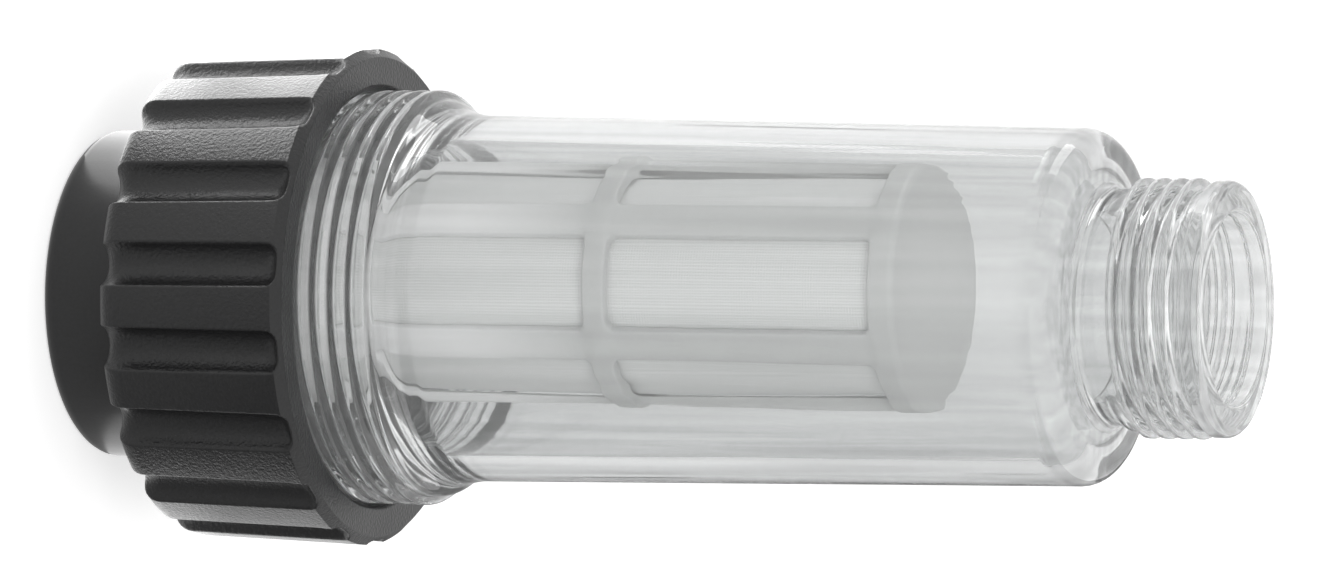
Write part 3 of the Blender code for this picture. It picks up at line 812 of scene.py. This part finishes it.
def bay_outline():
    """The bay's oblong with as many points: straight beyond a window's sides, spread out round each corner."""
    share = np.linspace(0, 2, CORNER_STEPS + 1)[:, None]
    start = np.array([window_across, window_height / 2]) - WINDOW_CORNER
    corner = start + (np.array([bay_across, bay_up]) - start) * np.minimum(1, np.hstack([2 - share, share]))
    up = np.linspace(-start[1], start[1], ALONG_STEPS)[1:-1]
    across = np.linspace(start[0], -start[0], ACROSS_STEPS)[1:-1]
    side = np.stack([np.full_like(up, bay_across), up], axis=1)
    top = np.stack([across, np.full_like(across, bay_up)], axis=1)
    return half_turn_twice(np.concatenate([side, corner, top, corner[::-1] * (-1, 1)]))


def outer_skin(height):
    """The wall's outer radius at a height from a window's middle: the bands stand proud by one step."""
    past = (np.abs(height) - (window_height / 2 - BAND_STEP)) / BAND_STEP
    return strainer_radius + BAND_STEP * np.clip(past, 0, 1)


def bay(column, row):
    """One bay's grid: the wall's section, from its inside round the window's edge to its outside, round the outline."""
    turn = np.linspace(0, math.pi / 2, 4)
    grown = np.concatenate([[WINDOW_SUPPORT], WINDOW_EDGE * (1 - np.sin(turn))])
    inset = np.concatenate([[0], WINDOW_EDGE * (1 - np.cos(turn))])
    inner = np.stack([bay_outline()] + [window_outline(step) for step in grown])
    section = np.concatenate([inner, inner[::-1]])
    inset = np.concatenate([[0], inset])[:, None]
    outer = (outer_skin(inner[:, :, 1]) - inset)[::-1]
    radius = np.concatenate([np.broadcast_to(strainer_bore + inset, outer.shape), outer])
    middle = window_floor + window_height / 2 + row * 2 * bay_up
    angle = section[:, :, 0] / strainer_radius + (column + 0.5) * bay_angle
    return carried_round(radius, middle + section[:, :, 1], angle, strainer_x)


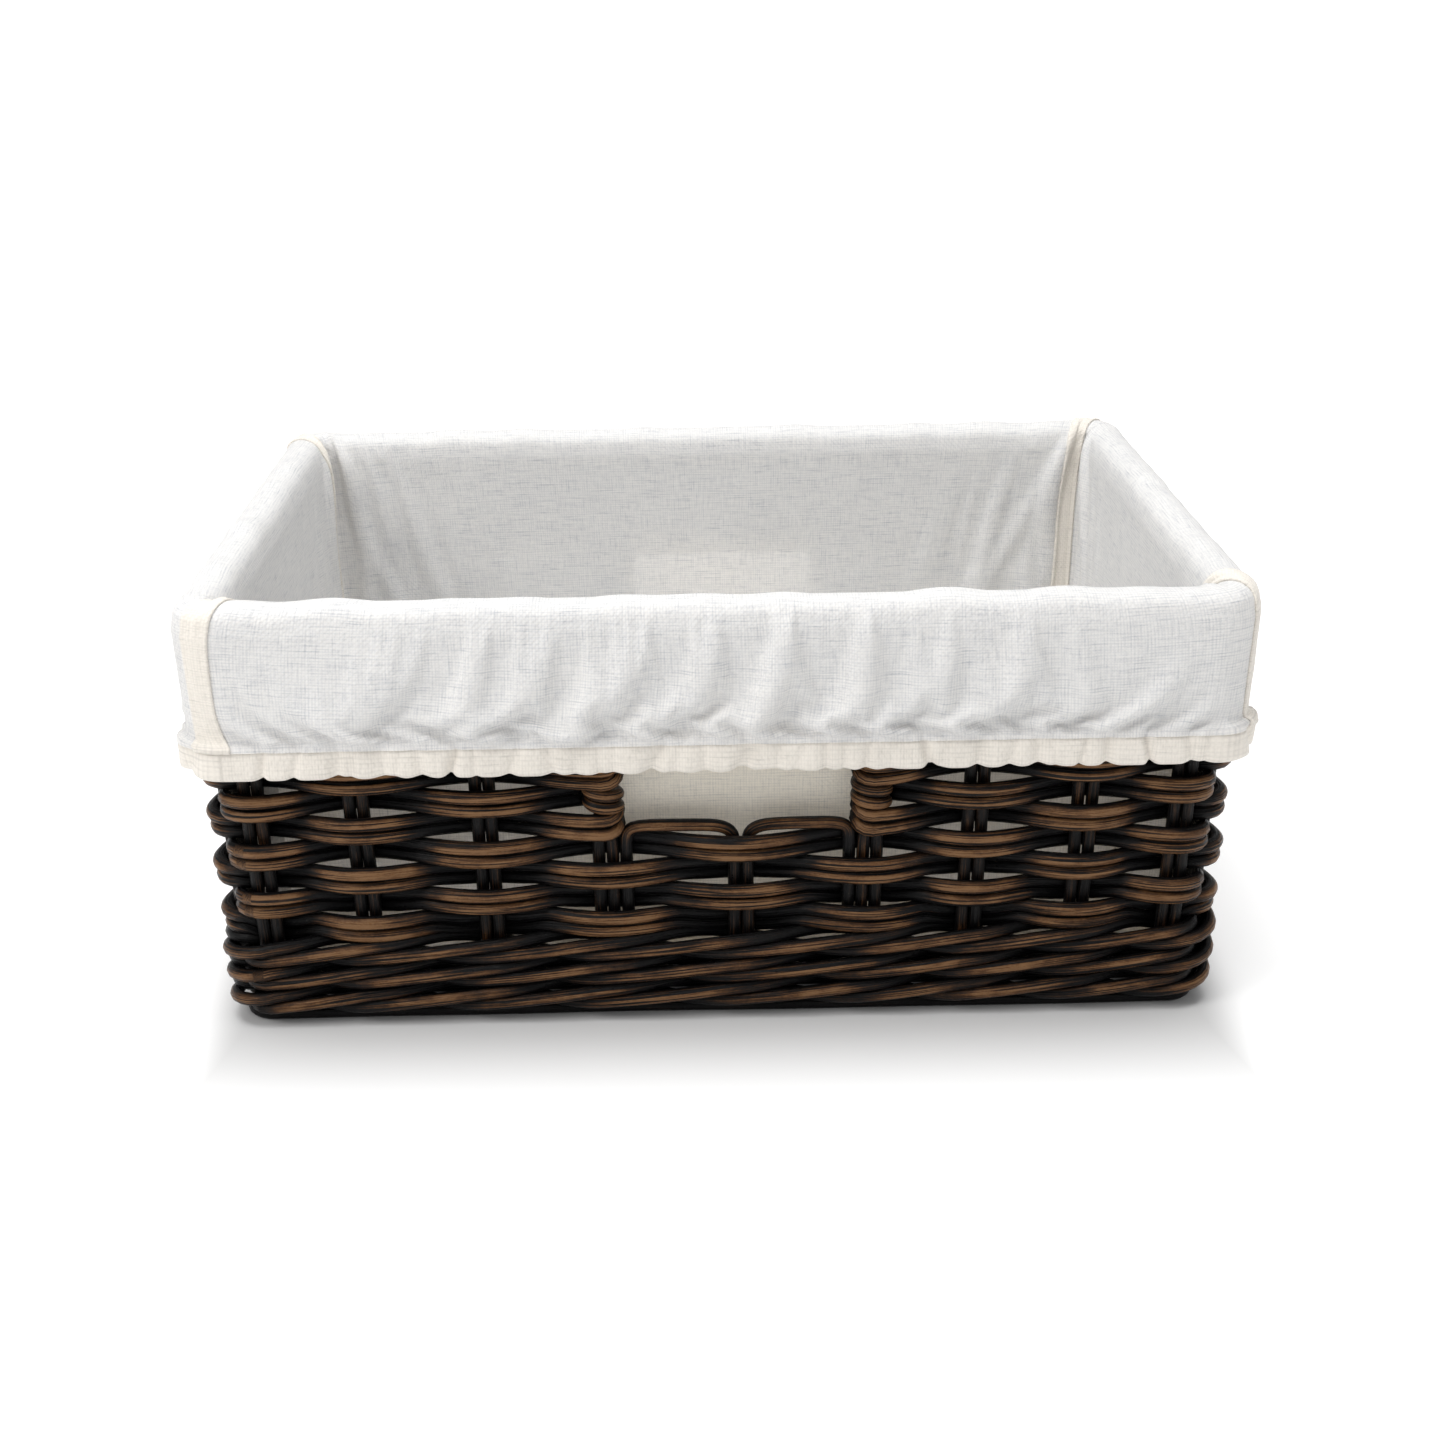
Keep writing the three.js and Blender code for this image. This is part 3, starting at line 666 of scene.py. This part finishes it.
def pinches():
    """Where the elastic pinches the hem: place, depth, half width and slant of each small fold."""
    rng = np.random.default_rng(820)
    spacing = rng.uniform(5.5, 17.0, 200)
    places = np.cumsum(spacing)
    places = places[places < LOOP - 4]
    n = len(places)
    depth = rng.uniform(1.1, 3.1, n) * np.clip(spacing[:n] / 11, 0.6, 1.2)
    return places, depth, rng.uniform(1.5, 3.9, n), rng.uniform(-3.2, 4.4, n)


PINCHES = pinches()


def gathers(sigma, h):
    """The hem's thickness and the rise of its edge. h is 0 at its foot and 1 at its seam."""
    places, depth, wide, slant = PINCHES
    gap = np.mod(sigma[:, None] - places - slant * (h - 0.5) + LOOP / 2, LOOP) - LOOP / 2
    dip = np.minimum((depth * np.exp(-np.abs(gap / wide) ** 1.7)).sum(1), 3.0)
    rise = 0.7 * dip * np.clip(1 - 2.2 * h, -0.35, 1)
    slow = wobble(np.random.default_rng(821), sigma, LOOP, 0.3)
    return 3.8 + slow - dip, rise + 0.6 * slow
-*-
Please restate the whole listing word for word.

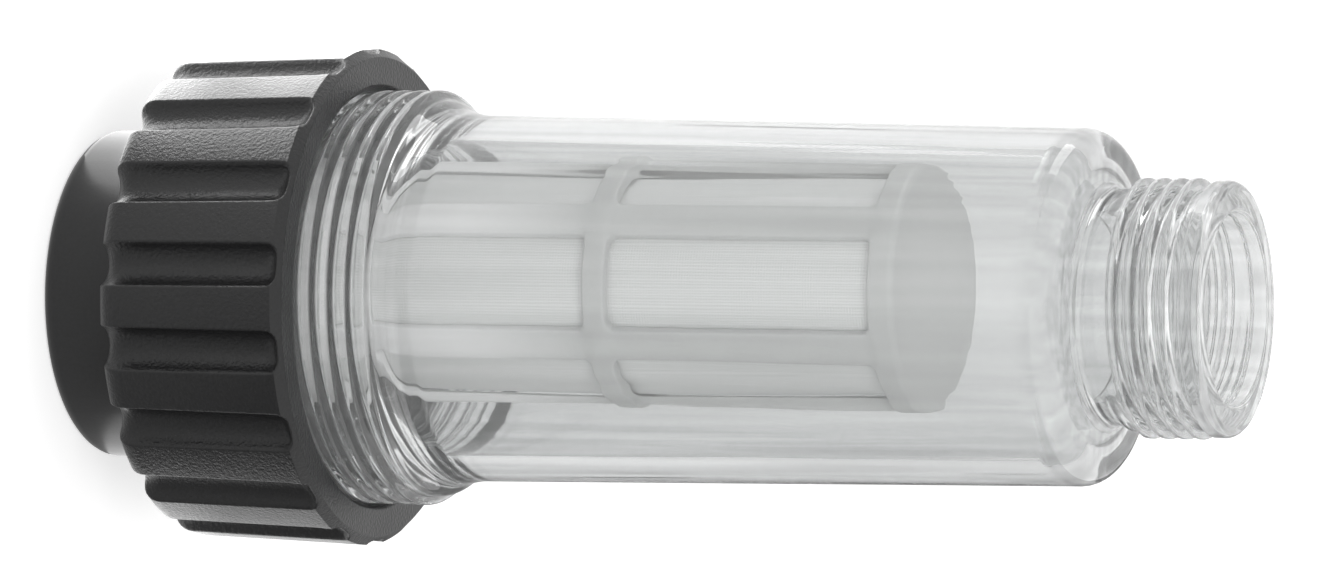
Write part 3 of the Blender code for this picture. It picks up at line 812 of scene.py. This part finishes it.
def bay_outline():
    """The bay's oblong with as many points: straight beyond a window's sides, spread out round each corner."""
    share = np.linspace(0, 2, CORNER_STEPS + 1)[:, None]
    start = np.array([window_across, window_height / 2]) - WINDOW_CORNER
    corner = start + (np.array([bay_across, bay_up]) - start) * np.minimum(1, np.hstack([2 - share, share]))
    up = np.linspace(-start[1], start[1], ALONG_STEPS)[1:-1]
    across = np.linspace(start[0], -start[0], ACROSS_STEPS)[1:-1]
    side = np.stack([np.full_like(up, bay_across), up], axis=1)
    top = np.stack([across, np.full_like(across, bay_up)], axis=1)
    return half_turn_twice(np.concatenate([side, corner, top, corner[::-1] * (-1, 1)]))


def outer_skin(height):
    """The wall's outer radius at a height from a window's middle: the bands stand proud by one step."""
    past = (np.abs(height) - (window_height / 2 - BAND_STEP)) / BAND_STEP
    return strainer_radius + BAND_STEP * np.clip(past, 0, 1)


def bay(column, row):
    """One bay's grid: the wall's section, from its inside round the window's edge to its outside, round the outline."""
    turn = np.linspace(0, math.pi / 2, 4)
    grown = np.concatenate([[WINDOW_SUPPORT], WINDOW_EDGE * (1 - np.sin(turn))])
    inset = np.concatenate([[0], WINDOW_EDGE * (1 - np.cos(turn))])
    inner = np.stack([bay_outline()] + [window_outline(step) for step in grown])
    section = np.concatenate([inner, inner[::-1]])
    inset = np.concatenate([[0], inset])[:, None]
    outer = (outer_skin(inner[:, :, 1]) - inset)[::-1]
    radius = np.concatenate([np.broadcast_to(strainer_bore + inset, outer.shape), outer])
    middle = window_floor + window_height / 2 + row * 2 * bay_up
    angle = section[:, :, 0] / strainer_radius + (column + 0.5) * bay_angle
    return carried_round(radius, middle + section[:, :, 1], angle, strainer_x)


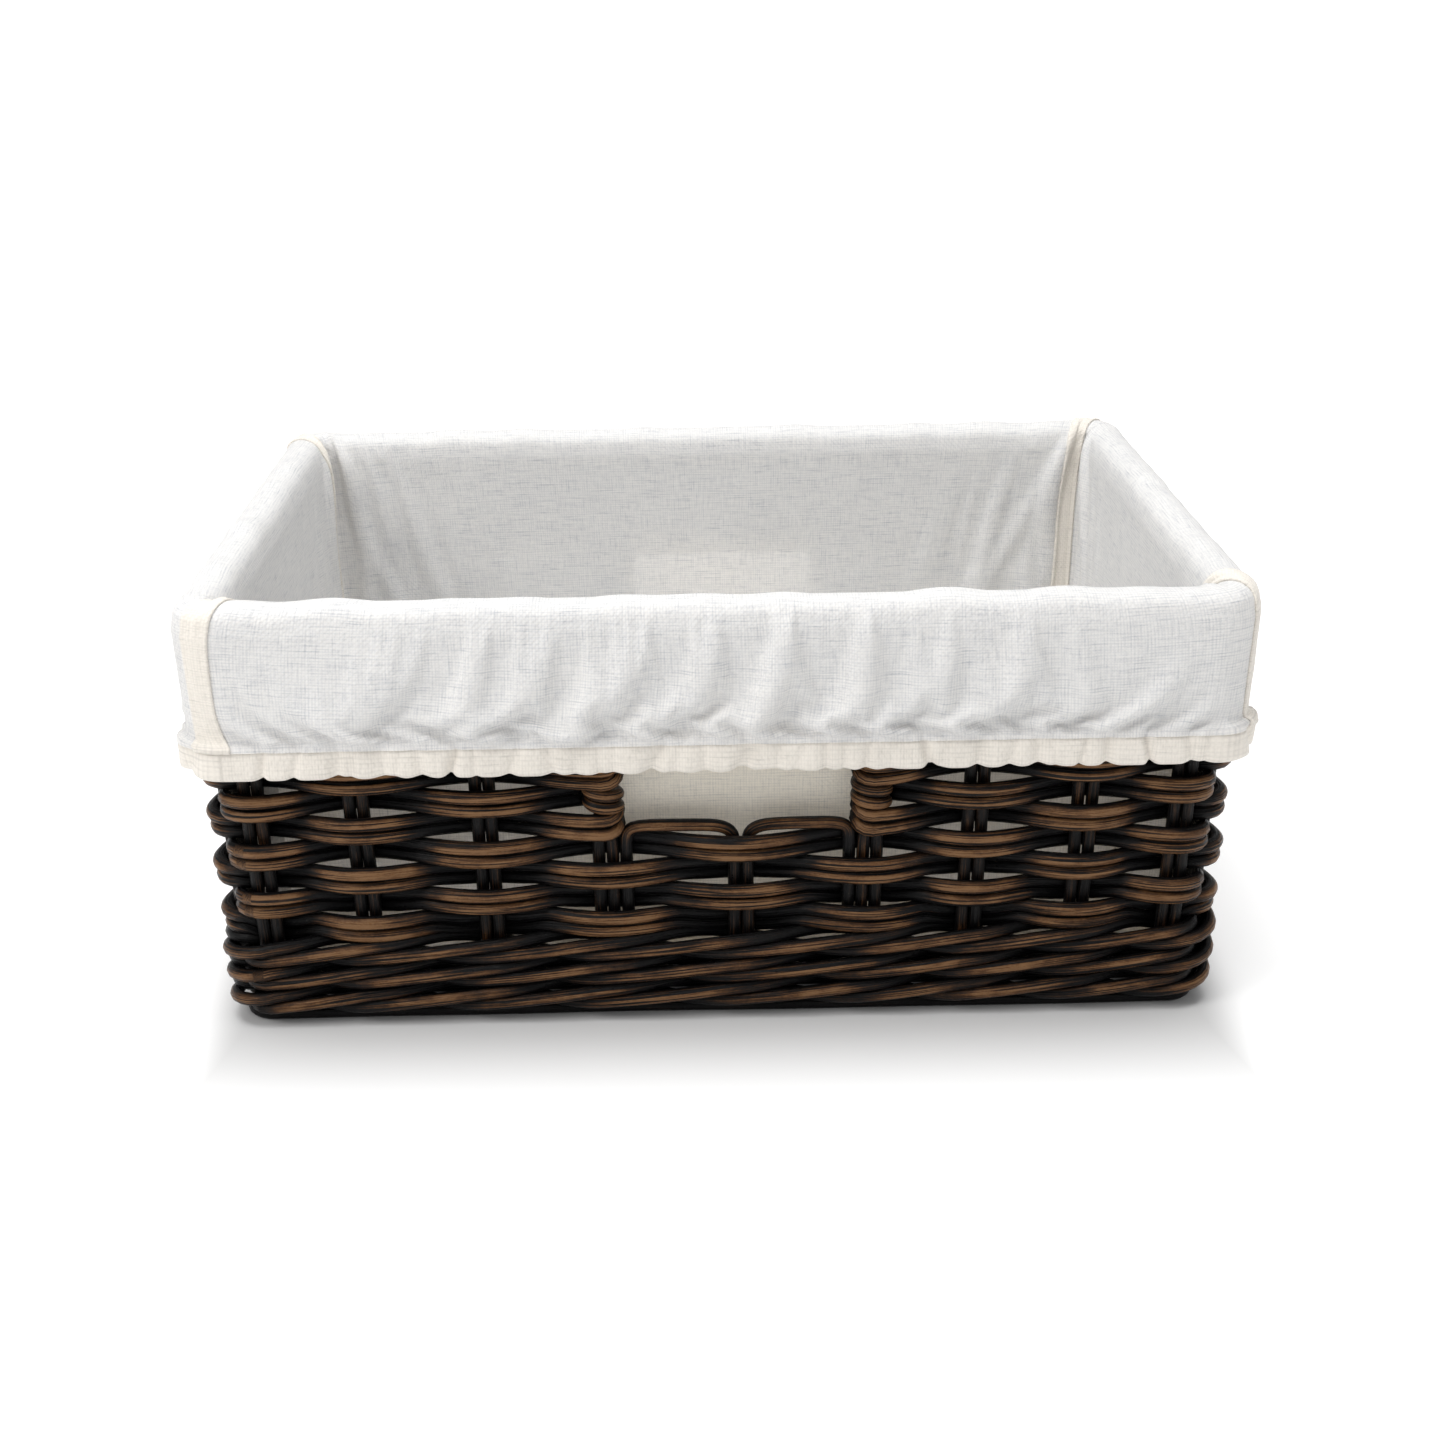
Keep writing the three.js and Blender code for this image. This is part 3, starting at line 666 of scene.py. This part finishes it.
def pinches():
    """Where the elastic pinches the hem: place, depth, half width and slant of each small fold."""
    rng = np.random.default_rng(820)
    spacing = rng.uniform(5.5, 17.0, 200)
    places = np.cumsum(spacing)
    places = places[places < LOOP - 4]
    n = len(places)
    depth = rng.uniform(1.1, 3.1, n) * np.clip(spacing[:n] / 11, 0.6, 1.2)
    return places, depth, rng.uniform(1.5, 3.9, n), rng.uniform(-3.2, 4.4, n)


PINCHES = pinches()


def gathers(sigma, h):
    """The hem's thickness and the rise of its edge. h is 0 at its foot and 1 at its seam."""
    places, depth, wide, slant = PINCHES
    gap = np.mod(sigma[:, None] - places - slant * (h - 0.5) + LOOP / 2, LOOP) - LOOP / 2
    dip = np.minimum((depth * np.exp(-np.abs(gap / wide) ** 1.7)).sum(1), 3.0)
    rise = 0.7 * dip * np.clip(1 - 2.2 * h, -0.35, 1)
    slow = wobble(np.random.default_rng(821), sigma, LOOP, 0.3)
    return 3.8 + slow - dip, rise + 0.6 * slow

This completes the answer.